The data below needs to be returned exactly, line for line.

Provided data:
____________________

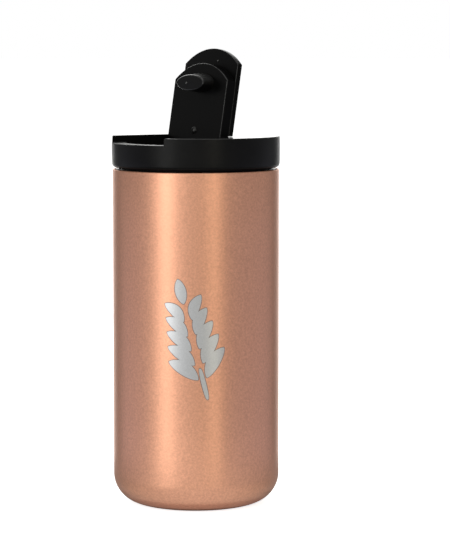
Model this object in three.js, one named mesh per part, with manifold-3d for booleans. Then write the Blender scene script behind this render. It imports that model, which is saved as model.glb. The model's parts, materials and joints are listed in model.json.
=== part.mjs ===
// Insulated drinking flask with a screw lid and a flip-up flap.
// Millimetres, +Z up. Origin: centre of the flat foot ring, on the surface that the flask stands on.
// The flap is modelled in its open position, leaning back against the rear edge of its pocket.

import * as THREE from "three";
import { mergeVertices } from "three/addons/utils/BufferGeometryUtils.js";
import Module from "manifold-3d";

const wasm = await Module();
wasm.setup();

// ---------------------------------------------------------------- driving dimensions

const ROUND = 48; // facets of a full turn
const GAP = 0.3; // clearance between pieces that touch

const BODY_RADIUS = 37.1;
const BODY_TOP = 149.8;
const SHEET = 0.5; // steel wall of the outer shell
const BASE_FILLET = 13.1;
const BASE_HOLE_RADIUS = 20;
const MOUTH_CURL = 0.6; // radius of the shell's folded top edge
const CURL_LEDGE = 0.6; // flat width of the shell inside that edge
const BASE_PLATE_RADIUS = 23.2;
const PORT_DEPTH = 1.2; // dimple of the evacuation port, from below
const FOIL = 0.3;
const GETTER = { radius: 4, thickness: 1.2, offset: 12 };

const LINER_SHEET = 0.4;
const LINER_RADIUS = 33.2; // inside
const LINER_FLOOR = 6; // inside bottom of the drinking vessel
const LINER_FILLET = 11;
const LINER_SEAM = LINER_FLOOR + LINER_FILLET + 3; // where the pressed bottom is welded on

const THREAD_PITCH = 5;
const THREAD_TURNS = 1.25;
const THREAD_START = 139.5; // height of the vessel's thread at its lower end
const THREAD_ROOT_WIDTH = 2.2; // the ridge's section is a trapezoid
const THREAD_CREST_WIDTH = 1;
const VESSEL_THREAD_CREST = 32.1;
const LID_THREAD_CREST = 32.9;

const LID_RADIUS = 37.5;
const LID_TOP = 164.5;
const LID_BOTTOM = 150.6;
const LID_BOTTOM_FILLET = 1.8;
const LID_WALL = 2.2;
const LID_SKIRT_RADIUS = LID_RADIUS - LID_WALL;
const PLUG_RADIUS = 31.6;
const PLUG_WALL = 1.8;
const PLUG_BOTTOM = 134.5;
const PLUG_FLOOR = 1.6;
const PLUG_FLANGE = 1.6;
const PLUG_FLANGE_LOW = 151.9;
const GASKET_INNER_RADIUS = 33.4;
const GASKET_RADIUS = 34.7;

// Lid frame: X runs from the lid's axis towards the drinking side, Y along the hinge.
const DRINKING_SIDE = THREE.MathUtils.degToRad(-147.7); // heading of that X axis in the flask's frame
const HINGE_X = -3.5;
const HINGE_Z = 162.7;
const OPEN_ANGLE = THREE.MathUtils.degToRad(99);

const POCKET_HALF_WIDTH = 22;
const POCKET_REAR = -5.9;
const POCKET_ARC_CENTRE = -5.3; // on the lid frame's X axis; the pocket's front is an arc about it
const POCKET_FRONT_RADIUS = 36;
const POCKET_FLOOR = 157.2;
const POCKET_FLOOR_THICKNESS = 2;
const POCKET_WALL = 2.4;
const NOTCH_FLOOR = 161.4; // low part of the rim, under the flap's lip
const SHELF_THICKNESS = 2.2;

const FLAP_HALF_WIDTH = 21.65;
const FLAP_LIP_RADIUS = 37.4;
const FLAP_TRAY_RADIUS = 35.4; // about the pocket arc's centre
const FLAP_TOP = LID_TOP - HINGE_Z; // flap heights are counted from the hinge axis
const FLAP_COVER_THICKNESS = 2.5;
const FLAP_TOTAL_THICKNESS = 6.9;
const FLAP_WALL = 1.5;
const FLAP_TRAY_REAR = -1.4; // from the hinge axis
const BARREL_RADIUS = 1.8;
const PIN_RADIUS = 1;
const PIN_BORE_RADIUS = 1.15;
const PIN_INNER_END = 15.2;
const PIN_OUTER_END = POCKET_HALF_WIDTH + POCKET_WALL - 0.2;

const SLOT = { x: 21.45, halfLength: 4.9, halfWidth: 11.8 }; // drinking slot, lid frame
const STOPPER_TIP = { x: 20.5, halfLength: 3.55, halfWidth: 11 };
const STOPPER_ROOT = { x: 21.3, halfLength: 4.35, halfWidth: 11.2 };
const STOPPER_LENGTH = 5.7;
const CHANNEL_WALL = 1.3;
const VENT_RADIUS = 0.9;
const VENT_SEAT_RADIUS = 3;
const VENT_PLUG_RADIUS = 2;
const VENT_PLUG_LENGTH = 1.2;
const STOPPER_FLANGE_EDGE = 1.5; // how far the hidden flange reaches past the stem
const VENT_FLANGE_EDGE = 1;

// ---------------------------------------------------------------- materials

function material(color, roughness, metalness) {
  return new THREE.MeshStandardMaterial({ color, roughness, metalness });
}

const copperCoat = material(0xc98c6e, 0.45, 0.6);
const brushedSteel = material(0xb9bcbe, 0.35, 1);
const copperFoil = material(0xb87348, 0.3, 1);
const blackPlastic = material(0x1b1a1a, 0.6, 0);
const blackRubber = material(0x151414, 0.8, 0);
const whiteFoam = material(0xe9e6df, 0.95, 0);
const greyAlloy = material(0x8f9193, 0.5, 0.8);

// ---------------------------------------------------------------- shape helpers

// A closed geometry as a manifold-3d solid, for cutting and joining.
function solid(geometry) {
  const bare = geometry.index ? geometry.toNonIndexed() : geometry.clone();
  bare.deleteAttribute("normal");
  bare.deleteAttribute("uv");
  const merged = mergeVertices(bare, 1e-4);
  return new wasm.Manifold(
    new wasm.Mesh({
      numProp: 3,
      vertProperties: merged.attributes.position.array,
      triVerts: new Uint32Array(merged.index.array),
    }),
  );
}

// The geometry of a manifold-3d solid.
function geometryOf(shape) {
  const { vertProperties, triVerts } = shape.getMesh();
  const geometry = new THREE.BufferGeometry();
  geometry.setAttribute("position", new THREE.BufferAttribute(vertProperties, 3));
  geometry.setIndex(new THREE.BufferAttribute(triVerts, 1));
  geometry.computeVertexNormals();
  return geometry;
}

// One geometry made of a base, pieces joined to it and pieces then cut away.
function combine(base, joined, cut = []) {
  let shape = solid(base);
  for (const piece of joined) shape = shape.add(solid(piece));
  for (const piece of cut) shape = shape.subtract(solid(piece));
  return geometryOf(shape);
}

// A body turned about Z. The outline holds [radius, height] pairs, drawn up the outside first.
function turned(outline, facets = ROUND) {
  const points = outline.map(([radius, height]) => new THREE.Vector2(radius, height));
  return new THREE.LatheGeometry(points, facets).rotateX(Math.PI / 2);
}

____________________

Solution:
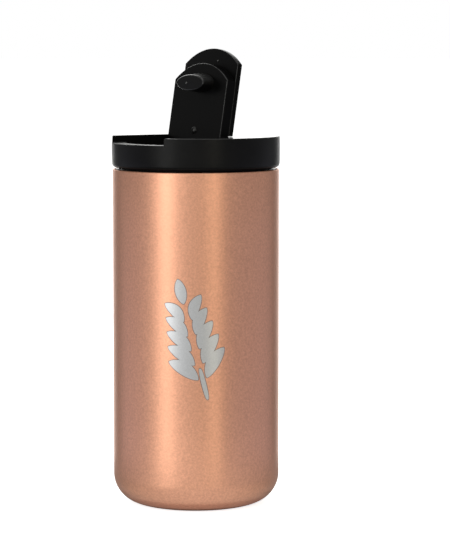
Model this object in three.js, one named mesh per part, with manifold-3d for booleans. Then write the Blender scene script behind this render. It imports that model, which is saved as model.glb. The model's parts, materials and joints are listed in model.json.
=== part.mjs ===
// Insulated drinking flask with a screw lid and a flip-up flap.
// Millimetres, +Z up. Origin: centre of the flat foot ring, on the surface that the flask stands on.
// The flap is modelled in its open position, leaning back against the rear edge of its pocket.

import * as THREE from "three";
import { mergeVertices } from "three/addons/utils/BufferGeometryUtils.js";
import Module from "manifold-3d";

const wasm = await Module();
wasm.setup();

// ---------------------------------------------------------------- driving dimensions

const ROUND = 48; // facets of a full turn
const GAP = 0.3; // clearance between pieces that touch

const BODY_RADIUS = 37.1;
const BODY_TOP = 149.8;
const SHEET = 0.5; // steel wall of the outer shell
const BASE_FILLET = 13.1;
const BASE_HOLE_RADIUS = 20;
const MOUTH_CURL = 0.6; // radius of the shell's folded top edge
const CURL_LEDGE = 0.6; // flat width of the shell inside that edge
const BASE_PLATE_RADIUS = 23.2;
const PORT_DEPTH = 1.2; // dimple of the evacuation port, from below
const FOIL = 0.3;
const GETTER = { radius: 4, thickness: 1.2, offset: 12 };

const LINER_SHEET = 0.4;
const LINER_RADIUS = 33.2; // inside
const LINER_FLOOR = 6; // inside bottom of the drinking vessel
const LINER_FILLET = 11;
const LINER_SEAM = LINER_FLOOR + LINER_FILLET + 3; // where the pressed bottom is welded on

const THREAD_PITCH = 5;
const THREAD_TURNS = 1.25;
const THREAD_START = 139.5; // height of the vessel's thread at its lower end
const THREAD_ROOT_WIDTH = 2.2; // the ridge's section is a trapezoid
const THREAD_CREST_WIDTH = 1;
const VESSEL_THREAD_CREST = 32.1;
const LID_THREAD_CREST = 32.9;

const LID_RADIUS = 37.5;
const LID_TOP = 164.5;
const LID_BOTTOM = 150.6;
const LID_BOTTOM_FILLET = 1.8;
const LID_WALL = 2.2;
const LID_SKIRT_RADIUS = LID_RADIUS - LID_WALL;
const PLUG_RADIUS = 31.6;
const PLUG_WALL = 1.8;
const PLUG_BOTTOM = 134.5;
const PLUG_FLOOR = 1.6;
const PLUG_FLANGE = 1.6;
const PLUG_FLANGE_LOW = 151.9;
const GASKET_INNER_RADIUS = 33.4;
const GASKET_RADIUS = 34.7;

// Lid frame: X runs from the lid's axis towards the drinking side, Y along the hinge.
const DRINKING_SIDE = THREE.MathUtils.degToRad(-147.7); // heading of that X axis in the flask's frame
const HINGE_X = -3.5;
const HINGE_Z = 162.7;
const OPEN_ANGLE = THREE.MathUtils.degToRad(99);

const POCKET_HALF_WIDTH = 22;
const POCKET_REAR = -5.9;
const POCKET_ARC_CENTRE = -5.3; // on the lid frame's X axis; the pocket's front is an arc about it
const POCKET_FRONT_RADIUS = 36;
const POCKET_FLOOR = 157.2;
const POCKET_FLOOR_THICKNESS = 2;
const POCKET_WALL = 2.4;
const NOTCH_FLOOR = 161.4; // low part of the rim, under the flap's lip
const SHELF_THICKNESS = 2.2;

const FLAP_HALF_WIDTH = 21.65;
const FLAP_LIP_RADIUS = 37.4;
const FLAP_TRAY_RADIUS = 35.4; // about the pocket arc's centre
const FLAP_TOP = LID_TOP - HINGE_Z; // flap heights are counted from the hinge axis
const FLAP_COVER_THICKNESS = 2.5;
const FLAP_TOTAL_THICKNESS = 6.9;
const FLAP_WALL = 1.5;
const FLAP_TRAY_REAR = -1.4; // from the hinge axis
const BARREL_RADIUS = 1.8;
const PIN_RADIUS = 1;
const PIN_BORE_RADIUS = 1.15;
const PIN_INNER_END = 15.2;
const PIN_OUTER_END = POCKET_HALF_WIDTH + POCKET_WALL - 0.2;

const SLOT = { x: 21.45, halfLength: 4.9, halfWidth: 11.8 }; // drinking slot, lid frame
const STOPPER_TIP = { x: 20.5, halfLength: 3.55, halfWidth: 11 };
const STOPPER_ROOT = { x: 21.3, halfLength: 4.35, halfWidth: 11.2 };
const STOPPER_LENGTH = 5.7;
const CHANNEL_WALL = 1.3;
const VENT_RADIUS = 0.9;
const VENT_SEAT_RADIUS = 3;
const VENT_PLUG_RADIUS = 2;
const VENT_PLUG_LENGTH = 1.2;
const STOPPER_FLANGE_EDGE = 1.5; // how far the hidden flange reaches past the stem
const VENT_FLANGE_EDGE = 1;

// ---------------------------------------------------------------- materials

function material(color, roughness, metalness) {
  return new THREE.MeshStandardMaterial({ color, roughness, metalness });
}

const copperCoat = material(0xc98c6e, 0.45, 0.6);
const brushedSteel = material(0xb9bcbe, 0.35, 1);
const copperFoil = material(0xb87348, 0.3, 1);
const blackPlastic = material(0x1b1a1a, 0.6, 0);
const blackRubber = material(0x151414, 0.8, 0);
const whiteFoam = material(0xe9e6df, 0.95, 0);
const greyAlloy = material(0x8f9193, 0.5, 0.8);

// ---------------------------------------------------------------- shape helpers

// A closed geometry as a manifold-3d solid, for cutting and joining.
function solid(geometry) {
  const bare = geometry.index ? geometry.toNonIndexed() : geometry.clone();
  bare.deleteAttribute("normal");
  bare.deleteAttribute("uv");
  const merged = mergeVertices(bare, 1e-4);
  return new wasm.Manifold(
    new wasm.Mesh({
      numProp: 3,
      vertProperties: merged.attributes.position.array,
      triVerts: new Uint32Array(merged.index.array),
    }),
  );
}

// The geometry of a manifold-3d solid.
function geometryOf(shape) {
  const { vertProperties, triVerts } = shape.getMesh();
  const geometry = new THREE.BufferGeometry();
  geometry.setAttribute("position", new THREE.BufferAttribute(vertProperties, 3));
  geometry.setIndex(new THREE.BufferAttribute(triVerts, 1));
  geometry.computeVertexNormals();
  return geometry;
}

// One geometry made of a base, pieces joined to it and pieces then cut away.
function combine(base, joined, cut = []) {
  let shape = solid(base);
  for (const piece of joined) shape = shape.add(solid(piece));
  for (const piece of cut) shape = shape.subtract(solid(piece));
  return geometryOf(shape);
}

// A body turned about Z. The outline holds [radius, height] pairs, drawn up the outside first.
function turned(outline, facets = ROUND) {
  const points = outline.map(([radius, height]) => new THREE.Vector2(radius, height));
  return new THREE.LatheGeometry(points, facets).rotateX(Math.PI / 2);
}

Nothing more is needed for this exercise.